The board began to discuss how it will proceed to search for its next superintendent during a workshop July 16, but then decided to save more detailed discussion until a meeting in August, because the topic had not been listed on the agenda for the July 16 workshop.

Board member Colleen Conklin had raised the subject toward the end of the workshop, asking if the board planned to discuss the matter or if it needed to be added formally to an agenda for a future meeting.

District attorney Kristy Gavin said the subject could be added to the agenda for the board’s upcoming workshop in August, and the board could then look at options like conducting a national search, securing the help of the Florida School Board Association, or involving the community.
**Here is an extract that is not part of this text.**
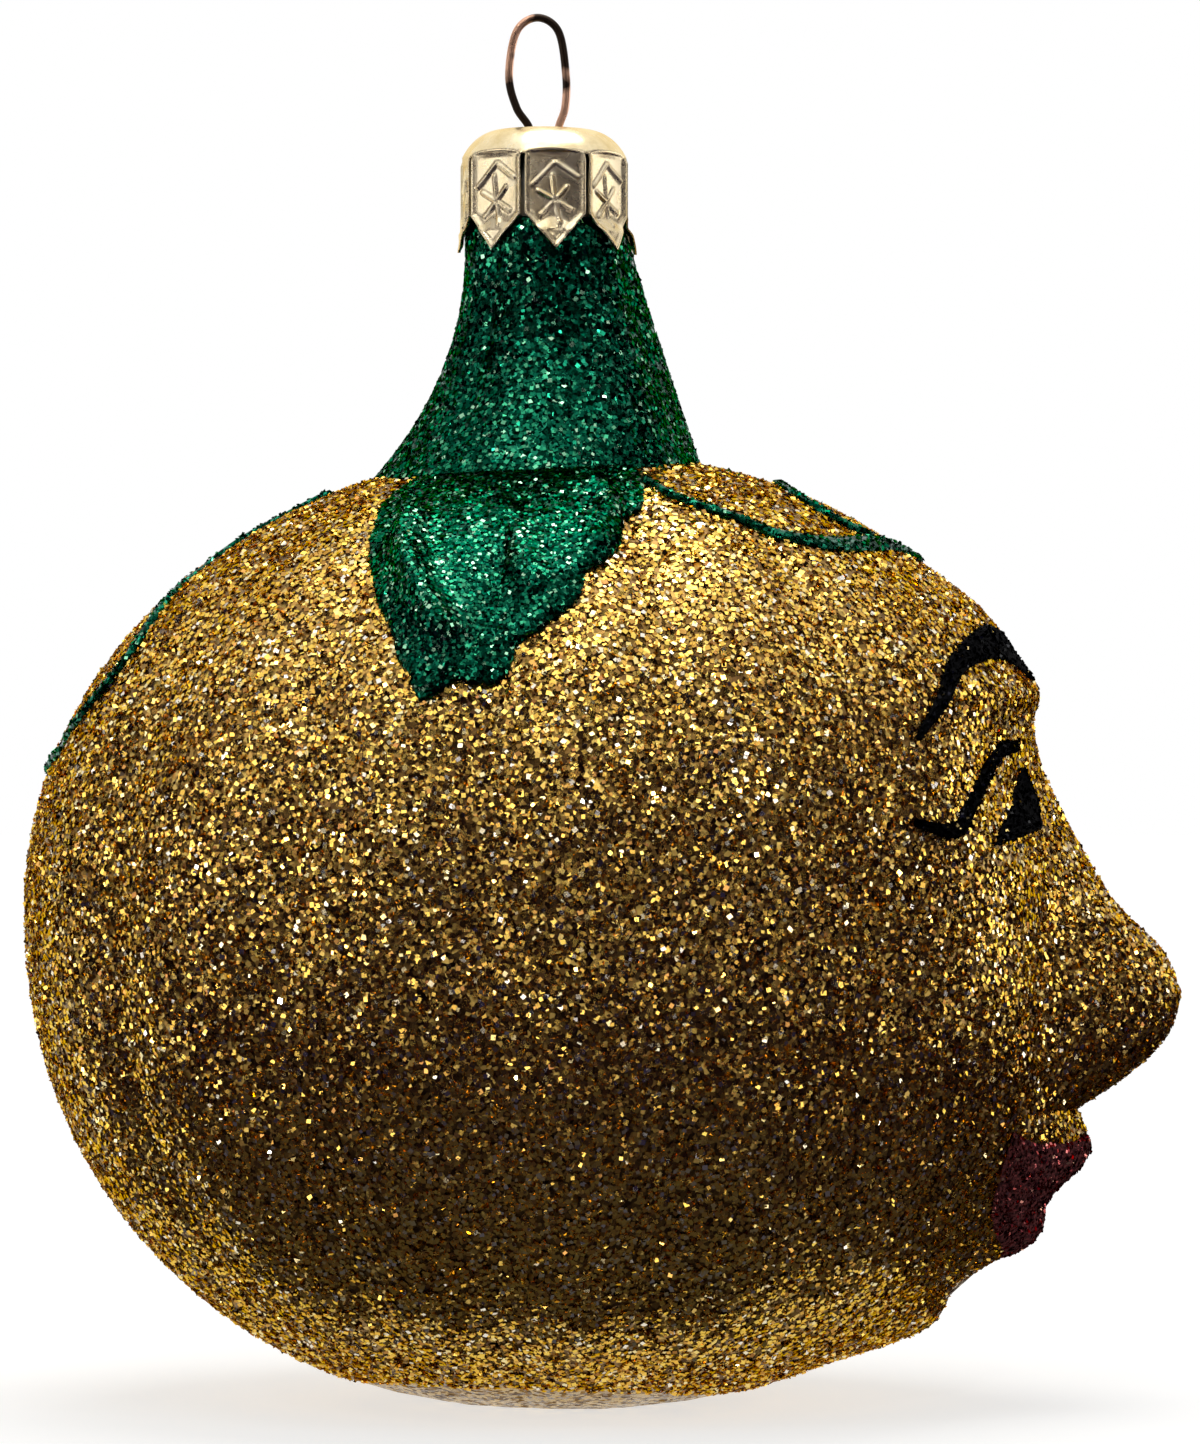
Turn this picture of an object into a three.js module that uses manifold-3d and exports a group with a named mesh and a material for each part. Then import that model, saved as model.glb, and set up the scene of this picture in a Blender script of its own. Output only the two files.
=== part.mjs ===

“Those would be the items that we would need to look at as a first step,” Gavin said. She said she could gather information on the costs that would be associated with those options.

Board member Janet McDonald suggested creating a citizen panel, and board member Maria Barbosa agreed. Conklin suggested the panel should include representatives of various stakeholder groups.

McDonald proposed that when candidates selected by the panel meet with School Board members, those meetings should be one-on-one — without citizen observers. That would be a departure from the process the board used during Tager’s selection.

Tager agreed.

“The one-on-ones, if they’re truly one-on-one I think you’ll get a little bit of a better picture,” Tager said.

Board member Andy Dance was concerned about closed interviews from an “optics and transparency” standpoint.

Conklin noted that the district has, in the past, held meet-and-greet sessions in which members of the public can interact with candidates. But candidates, she said, had seemed disappointed that they didn’t get true one-on-one time with board members.

“They wanted to be really comfortable and open,” she said.

Board members decided to discuss the issue further at a special 2 p.m. meeting on June 6. The meeting will be held in Room 3 on the third floor of the Government Services Building on State Road 100. 

Correction: This story has been corrected to reflect that Tager is retiring, not resigning.